What follows is a set of records, each of which is to be written out exactly.

##### Data in this exercise

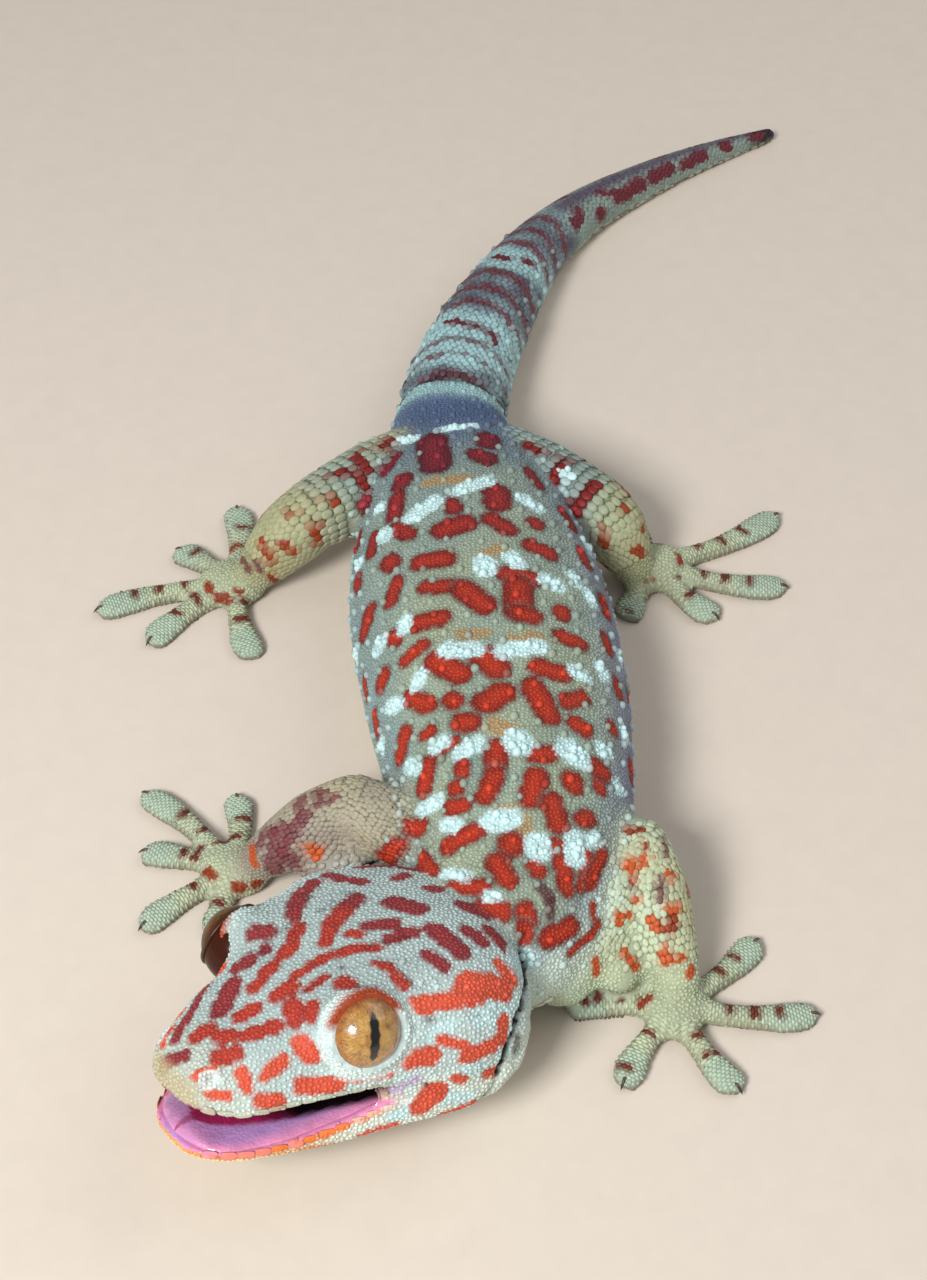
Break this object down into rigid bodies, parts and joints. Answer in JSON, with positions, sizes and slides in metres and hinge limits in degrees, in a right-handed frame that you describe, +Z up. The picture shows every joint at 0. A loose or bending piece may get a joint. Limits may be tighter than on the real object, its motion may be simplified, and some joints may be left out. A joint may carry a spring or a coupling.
{
  "type": "tokay gecko",
  "caption": "Life-size still tokay gecko with a blotched tubercled skin, resting on the floor, head turned to its right and mouth a little open.",
  "frame": {"origin": "on the floor under the middle of the belly, in the belly's flat", "axes": "+Z up, +Y along the body towards the tail, the head points to -Y, +X to the gecko's left"},
  "size_m": [0.1232, 0.2364, 0.031],
  "materials": {
    "skin": "dry granular skin, blue-grey with orange-red blotches and white tubercles",
    "toes": "dry pale green skin with brown bars",
    "mouth_lining": "moist pink to violet lining",
    "eye": "wet gold iris with a black slit pupil"
  },
  "bodies": {
    "root": {"head": "skin", "lower_jaw": "skin", "tongue": "mouth_lining", "eye_left": "eye", "eye_right": "eye", "neck": "skin", "torso": "skin", "tail_base": "skin", "tail_middle": "skin", "tail_tip": "skin", "upper_arm_left": "skin", "forearm_left": "skin", "hand_left": "toes", "upper_arm_right": "skin", "forearm_right": "skin", "hand_right": "toes", "thigh_left": "skin", "shank_left": "skin", "foot_left": "toes", "thigh_right": "skin", "shank_right": "skin", "foot_right": "toes"}
  },
  "joints": []
}
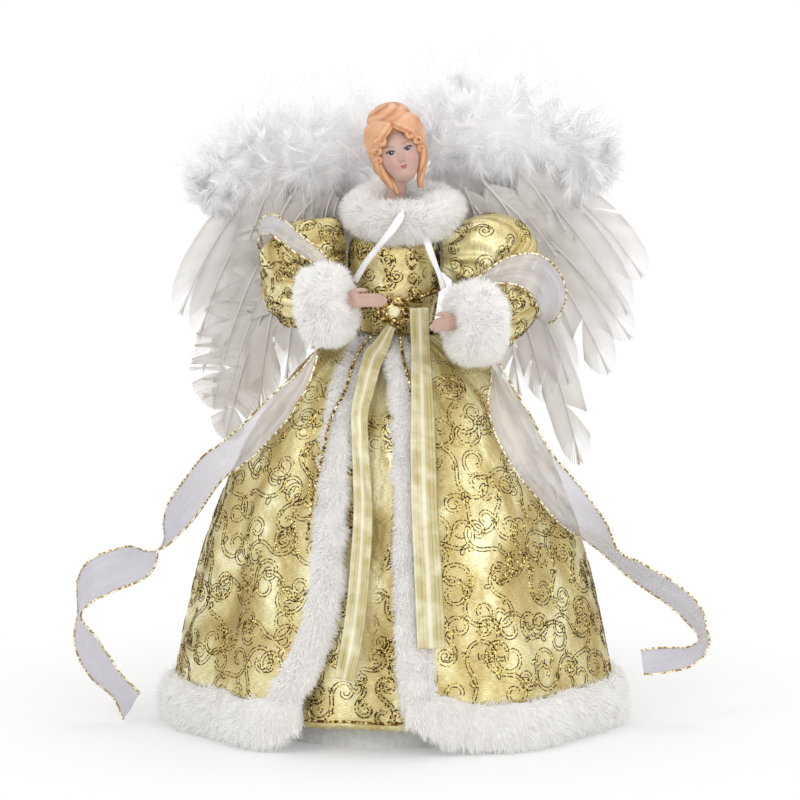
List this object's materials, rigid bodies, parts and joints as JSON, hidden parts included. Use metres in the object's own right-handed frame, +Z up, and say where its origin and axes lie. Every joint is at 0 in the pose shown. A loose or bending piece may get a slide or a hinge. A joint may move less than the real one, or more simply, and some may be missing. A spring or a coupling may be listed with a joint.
{
  "type": "light-up christmas angel",
  "caption": "Light-up angel in a brocade coat with fur trims, feather wings and an organza shawl, on a hollow cone that stands on a table or slips over a tree's tip.",
  "frame": {"origin": "on the standing surface, on the axis of the cone", "axes": "+Z up, -Y towards the front of the figure, +X to the right as seen from the front"},
  "size_m": [0.3829, 0.2608, 0.3888],
  "materials": {
    "card_cone": "matte white card",
    "gold_brocade": "gold lame brocade with raised scrolls in metallic thread",
    "white_fur": "long-pile plush",
    "feather": "goose feather and down",
    "organza": "sheer, with a wired edge in gold thread",
    "gold_satin": "striped satin ribbon",
    "white_satin": "satin ribbon",
    "bisque": "matt, painted",
    "gold_trim": "polished",
    "stone": "faceted",
    "white_plastic": "satin",
    "wire": "drawn",
    "black_plastic": "satin",
    "cell": "gloss",
    "foam": "foam",
    "led": "clear, warm white"
  },
  "bodies": {
    "figure": {"skirt_cone": "card_cone", "underskirt": "gold_brocade", "coat_skirt": "gold_brocade", "fur_band_left": "white_fur", "fur_band_right": "white_fur", "fur_hem": "white_fur", "torso_form": "white_plastic", "bodice": "gold_brocade", "head": "bisque", "fur_collar": "white_fur", "brooch_mount": "gold_trim", "brooch_stone": "stone", "wing_bracket": "white_plastic", "battery_box": "black_plastic", "battery_1": "cell", "battery_2": "cell", "foam_wedge": "foam", "led_1": "led", "led_2": "led", "led_3": "led", "led_4": "led", "led_5": "led", "led_6": "led", "led_wire": "white_plastic", "shawl_trail_left": "organza", "satin_tail_left": "gold_satin", "bead_string_left": "gold_trim", "collar_tie_left": "white_satin", "shawl_trail_right": "organza", "satin_tail_right": "gold_satin", "bead_string_right": "gold_trim", "collar_tie_right": "white_satin"},
    "wing_left": {"wing_wire_left": "wire", "wing_card_left": "card_cone", "feathers_outer_left": "feather", "feathers_middle_left": "feather", "feathers_inner_left": "feather", "wing_down_left": "feather"},
    "wing_right": {"wing_wire_right": "wire", "wing_card_right": "card_cone", "feathers_outer_right": "feather", "feathers_middle_right": "feather", "feathers_inner_right": "feather", "wing_down_right": "feather"},
    "arm_left": {"arm_wire_left": "wire", "sleeve_puff_left": "gold_brocade", "sleeve_lower_left": "gold_brocade", "fur_cuff_left": "white_fur", "hand_left": "bisque", "shawl_loop_left": "organza"},
    "arm_right": {"arm_wire_right": "wire", "sleeve_puff_right": "gold_brocade", "sleeve_lower_right": "gold_brocade", "fur_cuff_right": "white_fur", "hand_right": "bisque", "shawl_loop_right": "organza"},
    "battery_door": {"battery_door": "black_plastic"},
    "switch": {"switch_knob": "white_plastic"}
  },
  "joints": [
    {"name": "wing_left_fold", "type": "hinge", "parent": "figure", "child": "wing_left", "pos_m": [-0.01, 0.0412, 0.27], "axis": [0, 0, -1], "range_deg": [0, 35]},
    {"name": "wing_right_fold", "type": "hinge", "parent": "figure", "child": "wing_right", "pos_m": [0.01, 0.0412, 0.27], "axis": [0, 0, 1], "range_deg": [0, 35]},
    {"name": "arm_left_raise", "type": "hinge", "parent": "figure", "child": "arm_left", "pos_m": [-0.02, 0, 0.283], "axis": [-1, 0, 0], "range_deg": [0, 20]},
    {"name": "arm_right_raise", "type": "hinge", "parent": "figure", "child": "arm_right", "pos_m": [0.02, 0, 0.283], "axis": [-1, 0, 0], "range_deg": [0, 20]},
    {"name": "battery_door_slide", "type": "slide", "parent": "figure", "child": "battery_door", "axis": [0, 0, 1], "range_m": [0, 0.02]},
    {"name": "switch_slide", "type": "slide", "parent": "figure", "child": "switch", "axis": [1, 0, 0], "range_m": [0, 0.004]}
  ]
}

##########

• Written reply
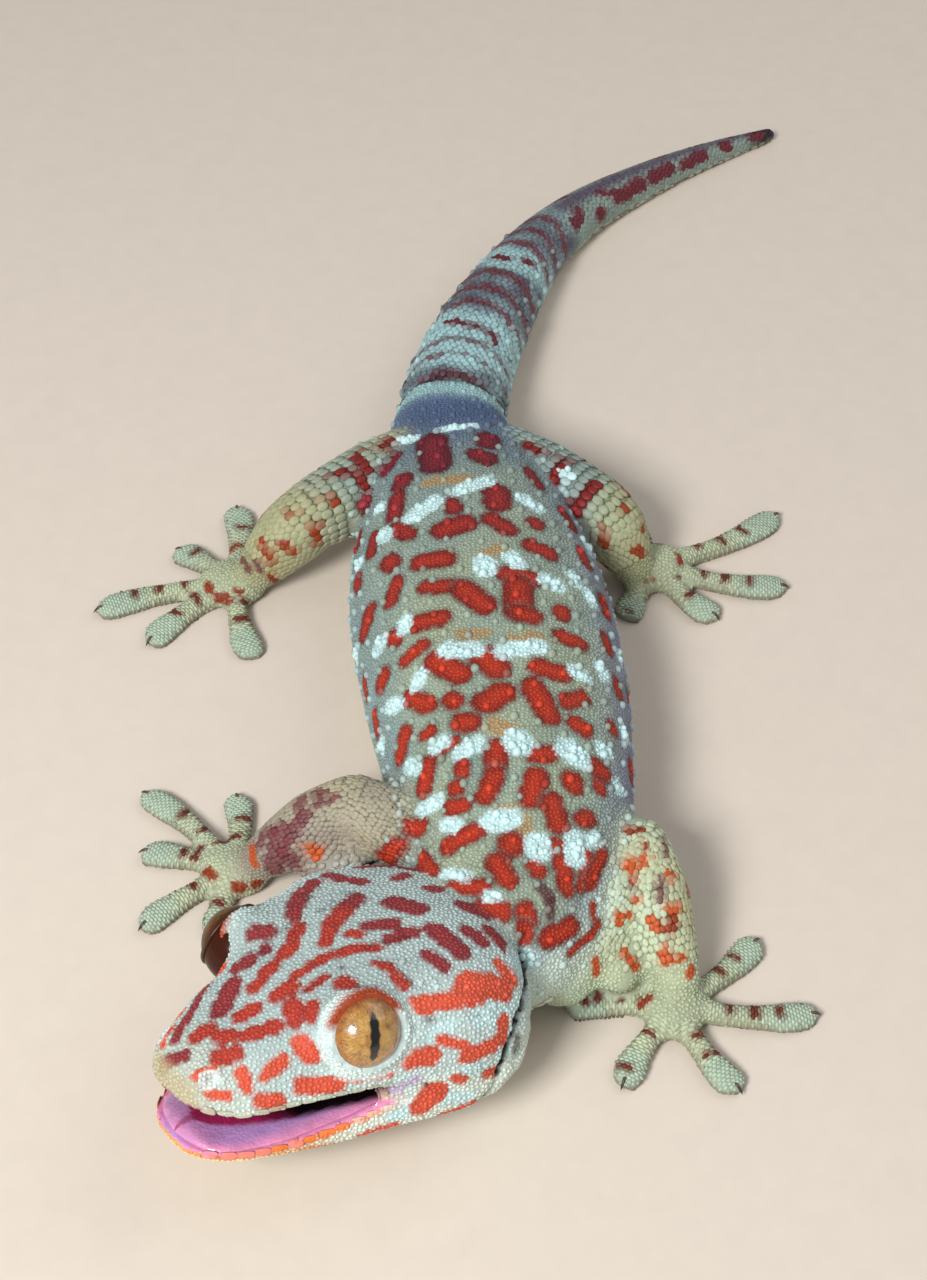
Break this object down into rigid bodies, parts and joints. Answer in JSON, with positions, sizes and slides in metres and hinge limits in degrees, in a right-handed frame that you describe, +Z up. The picture shows every joint at 0. A loose or bending piece may get a joint. Limits may be tighter than on the real object, its motion may be simplified, and some joints may be left out. A joint may carry a spring or a coupling.
{
  "type": "tokay gecko",
  "caption": "Life-size still tokay gecko with a blotched tubercled skin, resting on the floor, head turned to its right and mouth a little open.",
  "frame": {"origin": "on the floor under the middle of the belly, in the belly's flat", "axes": "+Z up, +Y along the body towards the tail, the head points to -Y, +X to the gecko's left"},
  "size_m": [0.1232, 0.2364, 0.031],
  "materials": {
    "skin": "dry granular skin, blue-grey with orange-red blotches and white tubercles",
    "toes": "dry pale green skin with brown bars",
    "mouth_lining": "moist pink to violet lining",
    "eye": "wet gold iris with a black slit pupil"
  },
  "bodies": {
    "root": {"head": "skin", "lower_jaw": "skin", "tongue": "mouth_lining", "eye_left": "eye", "eye_right": "eye", "neck": "skin", "torso": "skin", "tail_base": "skin", "tail_middle": "skin", "tail_tip": "skin", "upper_arm_left": "skin", "forearm_left": "skin", "hand_left": "toes", "upper_arm_right": "skin", "forearm_right": "skin", "hand_right": "toes", "thigh_left": "skin", "shank_left": "skin", "foot_left": "toes", "thigh_right": "skin", "shank_right": "skin", "foot_right": "toes"}
  },
  "joints": []
}
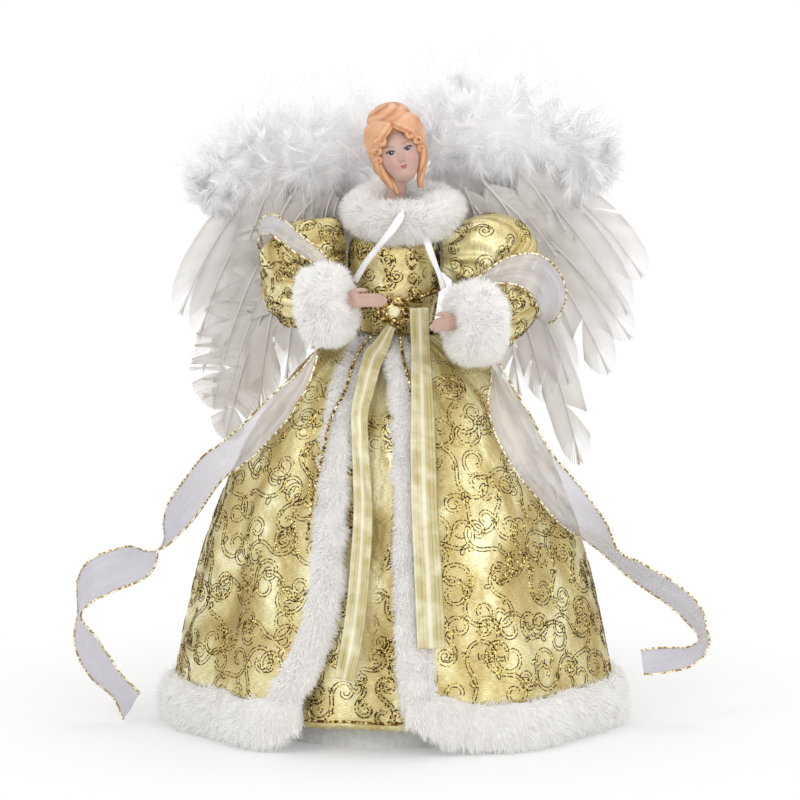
List this object's materials, rigid bodies, parts and joints as JSON, hidden parts included. Use metres in the object's own right-handed frame, +Z up, and say where its origin and axes lie. Every joint is at 0 in the pose shown. A loose or bending piece may get a slide or a hinge. A joint may move less than the real one, or more simply, and some may be missing. A spring or a coupling may be listed with a joint.
{
  "type": "light-up christmas angel",
  "caption": "Light-up angel in a brocade coat with fur trims, feather wings and an organza shawl, on a hollow cone that stands on a table or slips over a tree's tip.",
  "frame": {"origin": "on the standing surface, on the axis of the cone", "axes": "+Z up, -Y towards the front of the figure, +X to the right as seen from the front"},
  "size_m": [0.3829, 0.2608, 0.3888],
  "materials": {
    "card_cone": "matte white card",
    "gold_brocade": "gold lame brocade with raised scrolls in metallic thread",
    "white_fur": "long-pile plush",
    "feather": "goose feather and down",
    "organza": "sheer, with a wired edge in gold thread",
    "gold_satin": "striped satin ribbon",
    "white_satin": "satin ribbon",
    "bisque": "matt, painted",
    "gold_trim": "polished",
    "stone": "faceted",
    "white_plastic": "satin",
    "wire": "drawn",
    "black_plastic": "satin",
    "cell": "gloss",
    "foam": "foam",
    "led": "clear, warm white"
  },
  "bodies": {
    "figure": {"skirt_cone": "card_cone", "underskirt": "gold_brocade", "coat_skirt": "gold_brocade", "fur_band_left": "white_fur", "fur_band_right": "white_fur", "fur_hem": "white_fur", "torso_form": "white_plastic", "bodice": "gold_brocade", "head": "bisque", "fur_collar": "white_fur", "brooch_mount": "gold_trim", "brooch_stone": "stone", "wing_bracket": "white_plastic", "battery_box": "black_plastic", "battery_1": "cell", "battery_2": "cell", "foam_wedge": "foam", "led_1": "led", "led_2": "led", "led_3": "led", "led_4": "led", "led_5": "led", "led_6": "led", "led_wire": "white_plastic", "shawl_trail_left": "organza", "satin_tail_left": "gold_satin", "bead_string_left": "gold_trim", "collar_tie_left": "white_satin", "shawl_trail_right": "organza", "satin_tail_right": "gold_satin", "bead_string_right": "gold_trim", "collar_tie_right": "white_satin"},
    "wing_left": {"wing_wire_left": "wire", "wing_card_left": "card_cone", "feathers_outer_left": "feather", "feathers_middle_left": "feather", "feathers_inner_left": "feather", "wing_down_left": "feather"},
    "wing_right": {"wing_wire_right": "wire", "wing_card_right": "card_cone", "feathers_outer_right": "feather", "feathers_middle_right": "feather", "feathers_inner_right": "feather", "wing_down_right": "feather"},
    "arm_left": {"arm_wire_left": "wire", "sleeve_puff_left": "gold_brocade", "sleeve_lower_left": "gold_brocade", "fur_cuff_left": "white_fur", "hand_left": "bisque", "shawl_loop_left": "organza"},
    "arm_right": {"arm_wire_right": "wire", "sleeve_puff_right": "gold_brocade", "sleeve_lower_right": "gold_brocade", "fur_cuff_right": "white_fur", "hand_right": "bisque", "shawl_loop_right": "organza"},
    "battery_door": {"battery_door": "black_plastic"},
    "switch": {"switch_knob": "white_plastic"}
  },
  "joints": [
    {"name": "wing_left_fold", "type": "hinge", "parent": "figure", "child": "wing_left", "pos_m": [-0.01, 0.0412, 0.27], "axis": [0, 0, -1], "range_deg": [0, 35]},
    {"name": "wing_right_fold", "type": "hinge", "parent": "figure", "child": "wing_right", "pos_m": [0.01, 0.0412, 0.27], "axis": [0, 0, 1], "range_deg": [0, 35]},
    {"name": "arm_left_raise", "type": "hinge", "parent": "figure", "child": "arm_left", "pos_m": [-0.02, 0, 0.283], "axis": [-1, 0, 0], "range_deg": [0, 20]},
    {"name": "arm_right_raise", "type": "hinge", "parent": "figure", "child": "arm_right", "pos_m": [0.02, 0, 0.283], "axis": [-1, 0, 0], "range_deg": [0, 20]},
    {"name": "battery_door_slide", "type": "slide", "parent": "figure", "child": "battery_door", "axis": [0, 0, 1], "range_m": [0, 0.02]},
    {"name": "switch_slide", "type": "slide", "parent": "figure", "child": "switch", "axis": [1, 0, 0], "range_m": [0, 0.004]}
  ]
}